**Recorded information**.

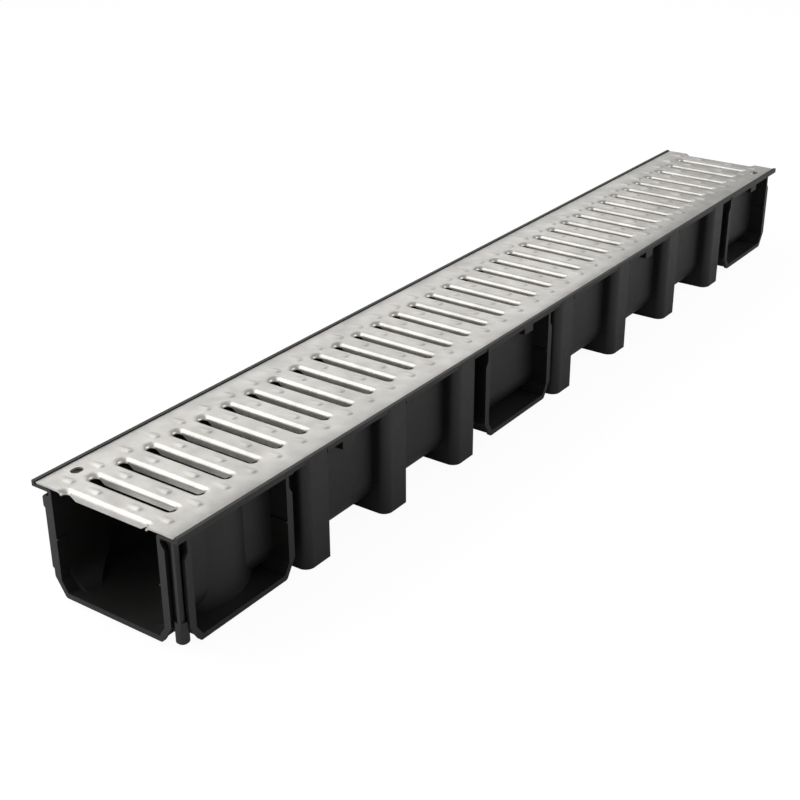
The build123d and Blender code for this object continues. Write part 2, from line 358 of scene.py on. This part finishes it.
def apply_modifiers(target):
    """Turns what the modifiers make into the object's own mesh."""
    bpy.context.view_layer.update()
    shaped = target.evaluated_get(bpy.context.evaluated_depsgraph_get())
    target.data = bpy.data.meshes.new_from_object(shaped)
    target.modifiers.clear()


def build_grating(material):
    """The whole pressed sheet, as one piece in place of the frame's plain one."""
    places = slot_places()
    mesh = bmesh.new()
    for i, place in enumerate(places):
        sides = [side for side in (-1, 1) if 0 <= i + side < len(places)]
        add_tile(mesh, place, sides)
    bmesh.ops.remove_doubles(mesh, verts=mesh.verts, dist=SAME_PLACE)
    sheet = new_object("pressed_grating", mesh)
    sheet.data.materials.append(material)
    solid = sheet.modifiers.new("thickness", "SOLIDIFY")
    solid.thickness = SHEET
    solid.offset = -1
    cutters = [hole_cutter(side * places[-2], -side * HOLE_FROM_MIDDLE) for side in (-1, 1)]
    for cutter in cutters:
        add_boolean(sheet, cutter, "DIFFERENCE")
    grips = all_grips(places)
    add_boolean(sheet, grips, "UNION")
    apply_modifiers(sheet)
    for helper in (*cutters, grips):
        bpy.data.objects.remove(helper)
    sheet.data.shade_smooth()
    sheet.data.set_sharp_from_angle(angle=SHARP_ANGLE)
    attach(sheet, "root")
    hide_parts("grating")


def new_material(name):
    material = bpy.data.materials.new(name)
    material.use_nodes = True
    nodes = material.node_tree.nodes
    return material, nodes, material.node_tree.links, nodes["Principled BSDF"]


def noise(nodes, links, coordinates, scale):
    texture = nodes.new("ShaderNodeTexNoise")
    texture.inputs["Scale"].default_value = scale
    texture.inputs["Detail"].default_value = NOISE_DETAIL
    links.new(coordinates, texture.inputs["Vector"])
    return texture.outputs["Fac"]


def vary_colour(nodes, links, shader, value, stops):
    """Base colour from a ramp with (position, colour) stops."""
    ramp = nodes.new("ShaderNodeValToRGB")
    for element, (position, colour) in zip(ramp.color_ramp.elements, stops):
        element.position = position
        element.color = (*colour, 1.0)
    links.new(value, ramp.inputs["Fac"])
    links.new(ramp.outputs["Color"], shader.inputs["Base Color"])


def vary_roughness(nodes, links, shader, value, low, high):
    spread = nodes.new("ShaderNodeMapRange")
    spread.inputs["To Min"].default_value = low
    spread.inputs["To Max"].default_value = high
    links.new(value, spread.inputs["Value"])
    links.new(spread.outputs["Result"], shader.inputs["Roughness"])


def add_bump(nodes, links, shader, height, strength, distance):
    bump = nodes.new("ShaderNodeBump")
    bump.inputs["Strength"].default_value = strength
    bump.inputs["Distance"].default_value = distance
    links.new(height, bump.inputs["Height"])
    links.new(bump.outputs["Normal"], shader.inputs["Normal"])


def galvanised_steel():
    """Zinc-coated sheet: pale, a little warm, with faint spangle and rolling lines."""
    material, nodes, links, shader = new_material("galvanised_steel")
    place = nodes.new("ShaderNodeTexCoord").outputs["Object"]
    shader.inputs["Metallic"].default_value = STEEL_METALLIC
    blotches = noise(nodes, links, place, STEEL_BLOTCHES)
    vary_colour(nodes, links, shader, blotches, STEEL_COLOURS)
    spots = noise(nodes, links, place, STEEL_ROUGH_SPOTS)
    vary_roughness(nodes, links, shader, spots, *STEEL_ROUGHNESS)
    stretch = nodes.new("ShaderNodeMapping")
    stretch.inputs["Scale"].default_value = STEEL_LINE_STRETCH
    links.new(place, stretch.inputs["Vector"])
    lines = noise(nodes, links, stretch.outputs["Vector"], STEEL_LINES)
    add_bump(nodes, links, shader, lines, STEEL_BUMP_STRENGTH, STEEL_BUMP_DISTANCE)
    return material


def black_plastic():
    """Black moulded plastic with a fine satin grain and faint cloudy wear."""
    material, nodes, links, shader = new_material("black_plastic")
    place = nodes.new("ShaderNodeTexCoord").outputs["Object"]
    clouds = noise(nodes, links, place, PLASTIC_CLOUDS)
    vary_colour(nodes, links, shader, clouds, PLASTIC_COLOURS)
    spots = noise(nodes, links, place, PLASTIC_ROUGH_SPOTS)
    vary_roughness(nodes, links, shader, spots, *PLASTIC_ROUGHNESS)
    grain = noise(nodes, links, place, PLASTIC_GRAIN)
    add_bump(nodes, links, shader, grain, PLASTIC_BUMP_STRENGTH, PLASTIC_BUMP_DISTANCE)
    return material


def dress_channel(material):
    """Gives the frame's channel its material."""
    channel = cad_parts["channel_body"]
    for slot in channel.material_slots:
        slot.material = material


def camera_sees(nodes, links):
    """One for rays from the camera, straight or through something clear, and nought for light."""
    path = nodes.new("ShaderNodeLightPath")
    seen = nodes.new("ShaderNodeMath")
    seen.operation = "MAXIMUM"
    links.new(path.outputs["Is Camera Ray"], seen.inputs[0])
    links.new(path.outputs["Is Transmission Ray"], seen.inputs[1])
    return seen.outputs[0]


def add_floor():
    """Plain pale floor that the camera sees as white, with the object's shadow on it."""
    bpy.ops.mesh.primitive_plane_add(size=FLOOR_SIZE)
    floor = bpy.context.object
    floor.name = "floor"
    material, nodes, links, shader = new_material("pale_floor")
    shader.inputs["Base Color"].default_value = FLOOR_COLOUR
    shader.inputs["Roughness"].default_value = FLOOR_ROUGHNESS
    glow = nodes.new("ShaderNodeEmission")
    glow.inputs["Strength"].default_value = FLOOR_GLOW
    share = nodes.new("ShaderNodeMath")
    share.operation = "MULTIPLY"
    share.inputs[1].default_value = FLOOR_GLOW_SHARE
    links.new(camera_sees(nodes, links), share.inputs[0])
    mix = nodes.new("ShaderNodeMixShader")
    links.new(share.outputs[0], mix.inputs["Fac"])
    links.new(shader.outputs["BSDF"], mix.inputs[1])
    links.new(glow.outputs["Emission"], mix.inputs[2])
    links.new(mix.outputs["Shader"], nodes["Material Output"].inputs["Surface"])
    floor.data.materials.append(material)


def add_lamp(name, place, target, size, power):
    data = bpy.data.lights.new(name, "AREA")
    data.shape = "RECTANGLE"
    data.size, data.size_y = size
    data.energy = power
    lamp = bpy.data.objects.new(name, data)
    lamp.location = place
    lamp.rotation_mode = "QUATERNION"
    lamp.rotation_quaternion = (Vector(target) - Vector(place)).to_track_quat("-Z", "Y")
    lamp.visible_camera = False
    bpy.context.scene.collection.objects.link(lamp)


def add_world():
    """Plain world that gives a soft light and looks white to the camera."""
    world = bpy.data.worlds.new("studio")
    world.use_nodes = True
    nodes, links = world.node_tree.nodes, world.node_tree.links
    strength = nodes.new("ShaderNodeMapRange")
    strength.inputs["To Min"].default_value = WORLD_LIGHT
    strength.inputs["To Max"].default_value = WORLD_SEEN
    links.new(camera_sees(nodes, links), strength.inputs["Value"])
    background = nodes["Background"]
    background.inputs["Color"].default_value = WORLD_COLOUR
    links.new(strength.outputs["Result"], background.inputs["Strength"])
    bpy.context.scene.world = world


def add_camera():
    data = bpy.data.cameras.new("camera")
    data.sensor_width = SENSOR_WIDTH
    data.lens = FOCAL_PIXELS / PHOTO_PIXELS * data.sensor_width
    camera = bpy.data.objects.new("camera", data)
    camera.location = CAMERA_PLACE
    camera.rotation_mode = "QUATERNION"
    looking = (CAMERA_TARGET - CAMERA_PLACE).to_track_quat("-Z", "Y")
    camera.rotation_quaternion = looking @ Quaternion((0, 0, 1), CAMERA_ROLL)
    bpy.context.scene.collection.objects.link(camera)
    bpy.context.scene.camera = camera


build_grating(galvanised_steel())
dress_channel(black_plastic())
add_floor()
add_world()
for lamp_row in LAMPS:
    add_lamp(*lamp_row)
add_camera()
bpy.context.scene.view_settings.view_transform = "Standard"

**Directive**.
Looking at the material above, please copy exactly every line from its first line through the line containing "target.modifiers.clear()", with both ends included and nothing else.

**Response to the exercise**.
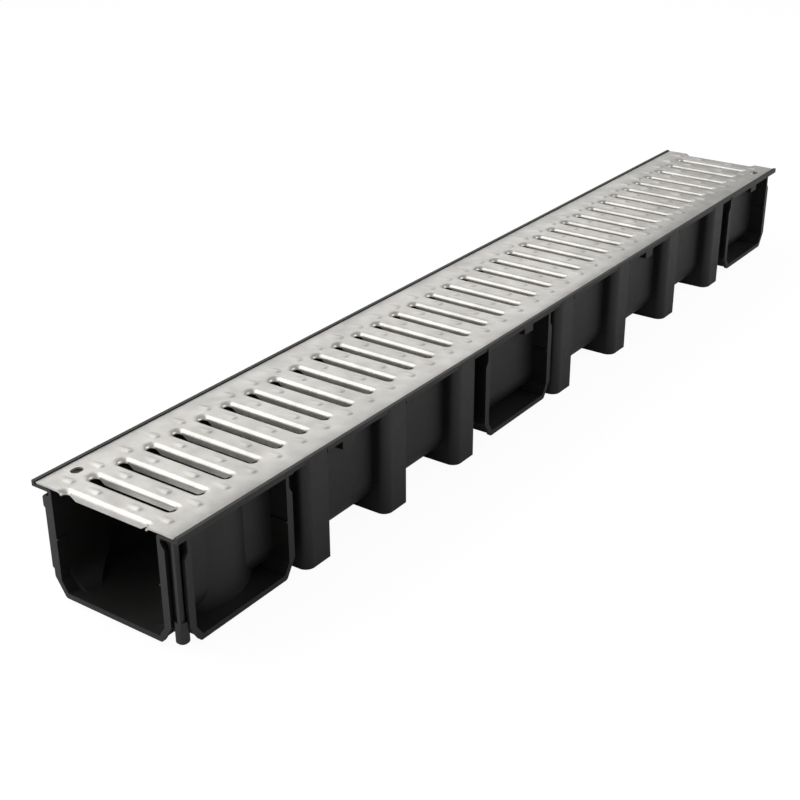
The build123d and Blender code for this object continues. Write part 2, from line 358 of scene.py on. This part finishes it.
def apply_modifiers(target):
    """Turns what the modifiers make into the object's own mesh."""
    bpy.context.view_layer.update()
    shaped = target.evaluated_get(bpy.context.evaluated_depsgraph_get())
    target.data = bpy.data.meshes.new_from_object(shaped)
    target.modifiers.clear()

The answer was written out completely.